## Supplied information
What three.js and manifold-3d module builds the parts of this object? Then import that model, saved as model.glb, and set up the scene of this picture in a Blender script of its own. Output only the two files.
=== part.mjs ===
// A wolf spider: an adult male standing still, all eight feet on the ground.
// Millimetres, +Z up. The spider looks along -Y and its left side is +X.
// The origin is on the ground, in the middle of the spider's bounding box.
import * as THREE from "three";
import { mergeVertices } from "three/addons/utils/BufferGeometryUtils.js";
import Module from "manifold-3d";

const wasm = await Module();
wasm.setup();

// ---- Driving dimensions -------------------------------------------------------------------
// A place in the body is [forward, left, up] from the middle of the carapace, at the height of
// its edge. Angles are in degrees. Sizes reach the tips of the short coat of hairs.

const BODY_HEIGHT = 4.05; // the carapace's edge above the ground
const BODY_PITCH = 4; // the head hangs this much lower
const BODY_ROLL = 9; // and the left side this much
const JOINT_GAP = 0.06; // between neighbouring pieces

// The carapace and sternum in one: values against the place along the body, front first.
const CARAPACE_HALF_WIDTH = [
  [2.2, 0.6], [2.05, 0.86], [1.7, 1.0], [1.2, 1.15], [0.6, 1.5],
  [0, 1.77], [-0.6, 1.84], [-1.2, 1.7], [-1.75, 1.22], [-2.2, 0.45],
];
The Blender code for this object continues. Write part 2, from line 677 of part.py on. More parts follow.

## The request
Restate the listing above word for word.

## Result for this task
What three.js and manifold-3d module builds the parts of this object? Then import that model, saved as model.glb, and set up the scene of this picture in a Blender script of its own. Output only the two files.
=== part.mjs ===
// A wolf spider: an adult male standing still, all eight feet on the ground.
// Millimetres, +Z up. The spider looks along -Y and its left side is +X.
// The origin is on the ground, in the middle of the spider's bounding box.
import * as THREE from "three";
import { mergeVertices } from "three/addons/utils/BufferGeometryUtils.js";
import Module from "manifold-3d";

const wasm = await Module();
wasm.setup();

// ---- Driving dimensions -------------------------------------------------------------------
// A place in the body is [forward, left, up] from the middle of the carapace, at the height of
// its edge. Angles are in degrees. Sizes reach the tips of the short coat of hairs.

const BODY_HEIGHT = 4.05; // the carapace's edge above the ground
const BODY_PITCH = 4; // the head hangs this much lower
const BODY_ROLL = 9; // and the left side this much
const JOINT_GAP = 0.06; // between neighbouring pieces

// The carapace and sternum in one: values against the place along the body, front first.
const CARAPACE_HALF_WIDTH = [
  [2.2, 0.6], [2.05, 0.86], [1.7, 1.0], [1.2, 1.15], [0.6, 1.5],
  [0, 1.77], [-0.6, 1.84], [-1.2, 1.7], [-1.75, 1.22], [-2.2, 0.45],
];
The Blender code for this object continues. Write part 2, from line 677 of part.py on. More parts follow.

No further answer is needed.